On its face, the job sounded simple enough: pick up a load in Hermiston, OR and deliver it to a strict, on-time receiver in Cleburne, TX. But when Chad Boblett looked at the bill of lading, he saw a note that changed the game entirely: under no circumstances was the load to be driven above 6,000 feet in elevation.
Given this strict boundary, you’d be justified in wondering what sort of mysterious and sensitive cargo Boblett was being hired to transport. Hazardous waste? Sensitive machinery? Classified military weaponry? Good guesses, but no.
It was potato chips.
Thousands of bags of potato chips. Wavy ones. Puffy ones. Triangular ones. Each individual bag was pressurized in such a way that carrying them above 6,000 feet would set off a chain reaction of pops and pows so fierce that Boblett would likely arrive in Cleburne with a truckload of exploded bags and pulverized potato chips.
Now Entering the Pop Zone
As if the sensitivity of the cargo weren’t concerning enough, Boblett also had serious uncertainty about his route. If you draw a straight line on a map from Oregon to Texas you see an enormous obstacle in the middle: the Rocky Mountains. To get to Texas, Boblett needed to drive through Idaho, Wyoming and Colorado—where the elevation rises more than 14,000 feet above sea level. The projected outcome here is rather obvious: catastrophe. You can almost picture Boblett arriving in Texas, opening the truck’s cargo doors, and being enveloped in a cloud of orange cheese puff dust.

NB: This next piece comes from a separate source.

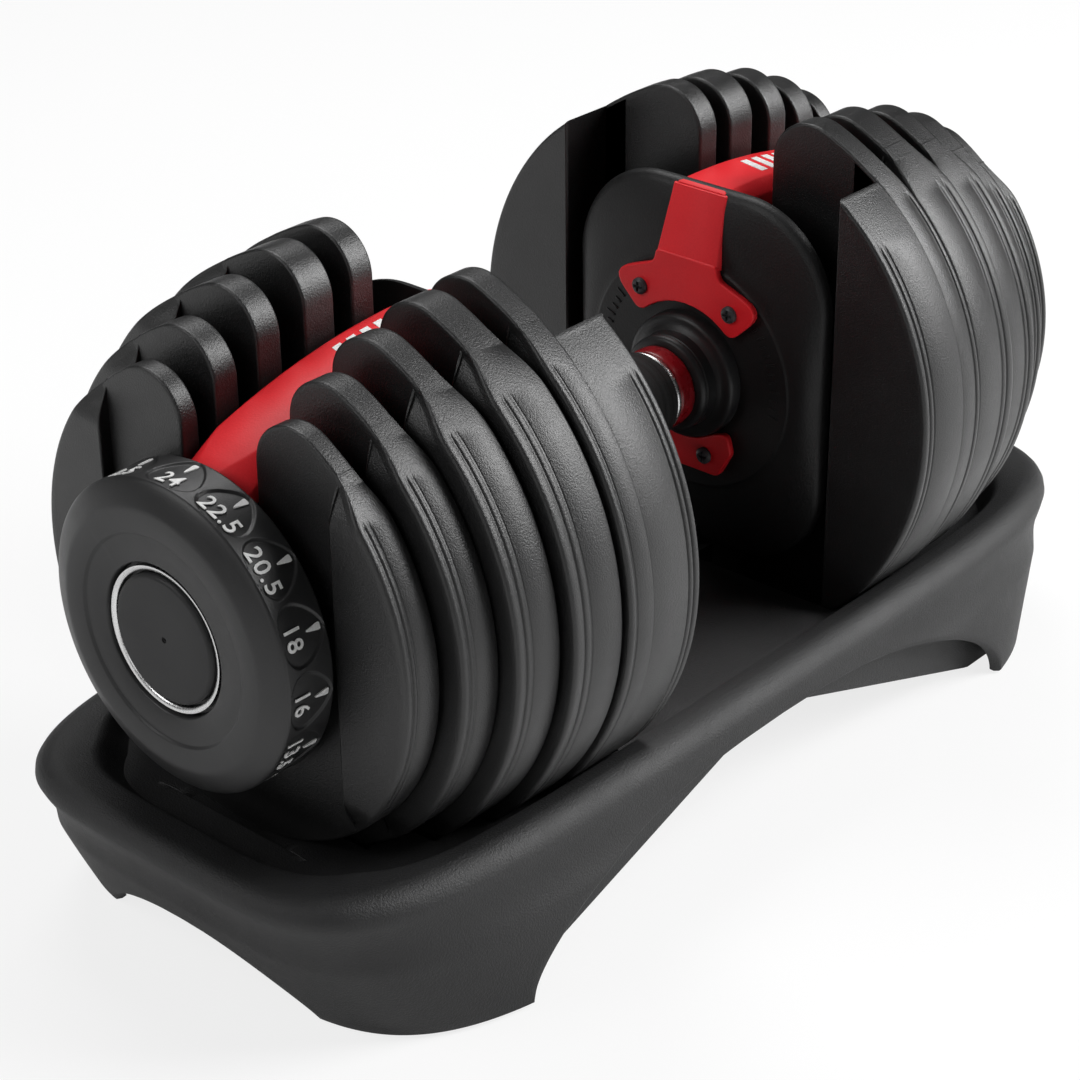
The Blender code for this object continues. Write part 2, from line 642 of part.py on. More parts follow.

Fearing the worst, Boblett called the broker to register his concerns about the viability of the load. But the broker assured Boblett that the cold weather in the Rockies would keep the bags from popping (even at an elevation more than double the stated limit). Still, not entirely convinced, Boblett devised a simple plan: he would keep one bag of chips on the passenger seat. If it popped, he’d know he was in trouble.
“The elevation kept getting higher, and soon I passed the dreaded 6,000-foot elevation mark,” Boblett recalls. “At the top of every mountain, I squeezed the bags of chips on my passenger seat to see if they were still holding pressure.”
Complicating Boblett’s already challenging mission was the arrival of one of the worst October snowstorms on record. When his primary route had to be closed because of a pileup caused by the storm’s severity, Boblett backtracked and took an alternate lane—a harrowing alternate route littered with jackknifed trucks and driving snow so relentless that his windshield wipers could barely keep up.
Talk about white-knuckling it. Imagine driving through a blinding snowstorm while carrying a load that could literally explode at any second. Some say calling truck drivers “heroic” is an overstatement; we disagree.
Finally, after four treacherous days on the road, Boblett arrived in Cleburne and delivered his load on time and fully intact. Not a single bag had popped.
“As I headed out the gate,” Boblett says, “I grabbed the bag of cheese puffs from the passenger seat and smiled for the first time in days.”